Installation instructions
September 3, 2025 ยท View on GitHub
a. Create a conda virtual environment and activate it.
conda create -n discene python=3.8.19
conda activate discene
b. Install PyTorch and torchvision following the official instructions.
pip install torch==1.12.1 torchvision==0.13.1 torchaudio==0.12.1 --index-url https://download.pytorch.org/whl/cu113
c. Install mmcv-full.
pip install openmim
mim install mmcv-full==1.6.0
d. Install other dependencies.
mim install mmdet==2.28.2
mim install mmsegmentation==0.30.0
mim install mmdet3d==1.0.0rc6
pip install -r requirements.txt
e. Compile CUDA extensions.
cd models/csrc
python setup.py build_ext --inplace
# For InternImage
cd models/backbones/ops_dcnv3
python setup.py build install
f. Install DepthAnythingV2.
git clone https://github.com/DepthAnything/Depth-Anything-V2.git
cd Depth-Anything-V2
pip install -r requirements.txt
Go to Depth-Anything-V2/metric_depth/depth_anything_v2/dpt.py and change the function infer_image in the class DepthAnythingV2 as follows:
def infer_image(self, image, h_, w_, input_size=518):
depth = self.forward(image)
depth = F.interpolate(depth[:, None], (h_, w_), mode="bilinear", align_corners=True)[0, 0]
return depth
And download the fine-tuned model from HERE.
g. Install Metric3Dv2 for training.
git clone https://github.com/YvanYin/Metric3D.git
cd Metric3D
pip install -r requirements_v2.txt
h. modify paths
Finally, remember to modify these lines in student head, teacher head and distill head to your own paths if used.
# NOTE: modify below to /your/path/to/DiScene
sys.path.append('/path/to/DiScene')
sys.path.append('/path/to/DiScene/depth_anything/metric_depth')
sys.path.append('/path/to/DiScene/Depth-Anything-V2/metric_depth')

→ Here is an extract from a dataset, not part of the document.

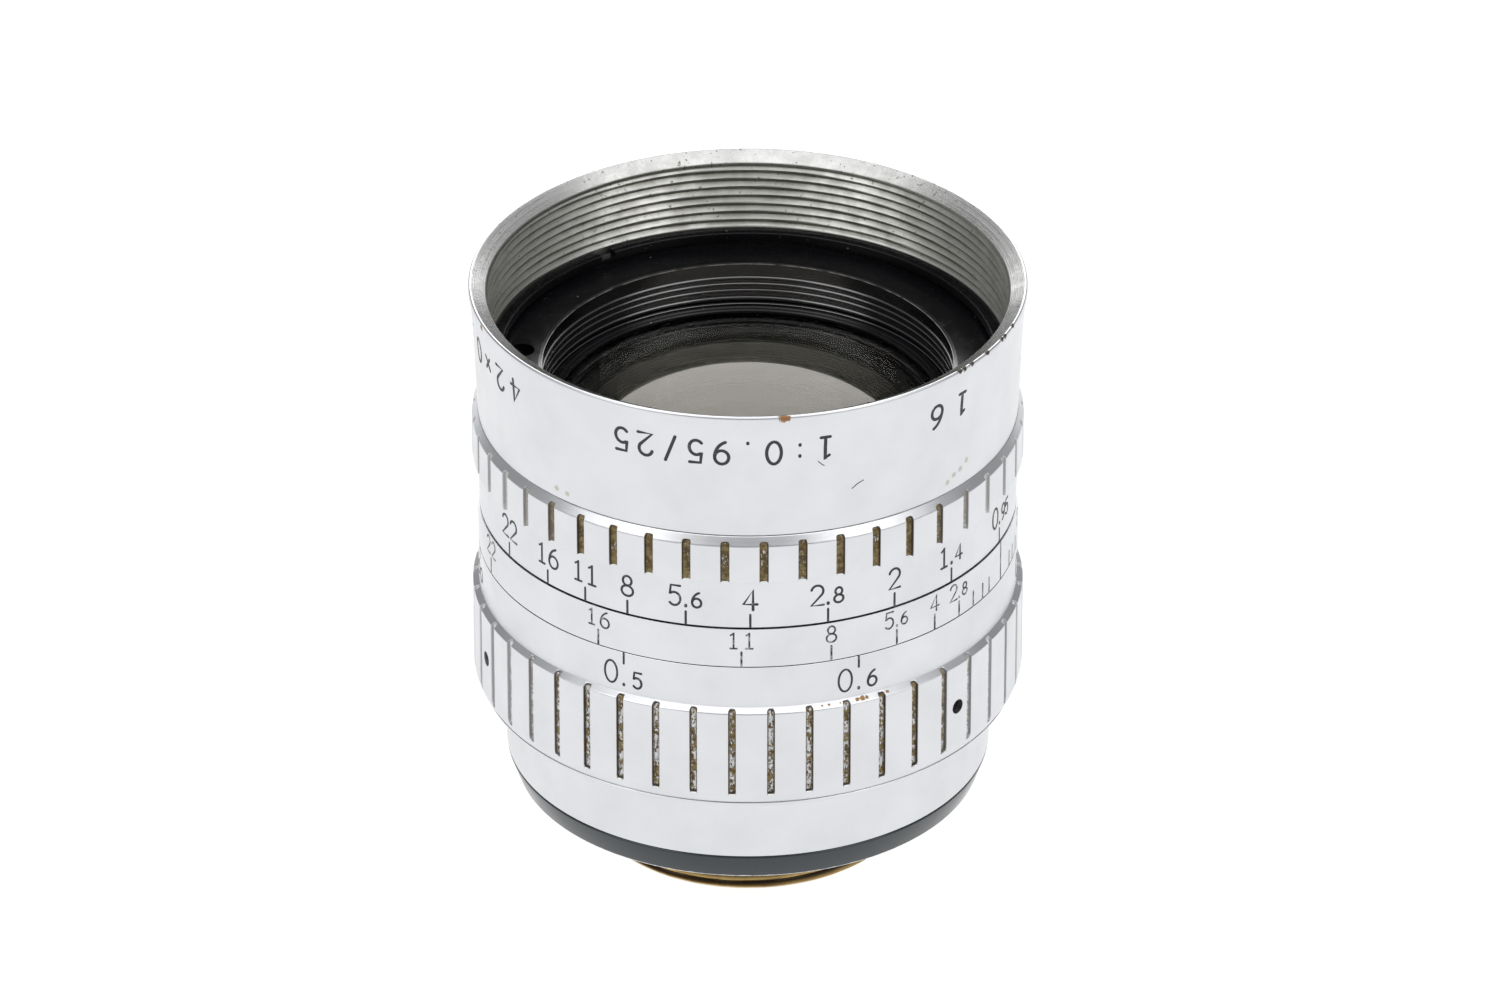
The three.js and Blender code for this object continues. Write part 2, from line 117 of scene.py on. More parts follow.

sys.path.append('/path/to/DiScene/Metric3D')
DepthAnythingV1:
if pretrained_depth_model == 'DepthAnythingV1':
# NOTE: modify below to /your/path/to/DiScene
overrite = {"pretrained_resource": "local::/path/to/DiScene/checkpoints/depth_anything_metric_depth_indoor.pt"}
DepthAnythingV2:
self.depth_model = DepthAnythingV2(**{**model_configs['vitb'], 'max_depth':20})
# NOTE: modify below to /your/path/to/DiScene
checkpoint = torch.load('/path/to/DiScene/checkpoints/finetune_scannet_depthanythingv2.pth', map_location='cpu')['model']
Metric3Dv2-Small:
# NOTE: modify below to /your/path/to/DiScene
cfg = Config.fromfile('/path/to/DiScene/Metric3D/mono/configs/HourglassDecoder/vit.raft5.small.py')
cfg.load_from = '/path/to/.cache/torch/hub/checkpoints/metric_depth_vit_small_800k.pth'
Metric3Dv2-Giant:
# NOTE: modify below to /your/path/to/DiScene
cfg = Config.fromfile('/path/to/DiScene/Metric3D/mono/configs/HourglassDecoder/vit.raft5.giant2.py')
cfg.load_from = '/path/to/.cache/torch/hub/checkpoints/metric_depth_vit_giant2_800k.pth'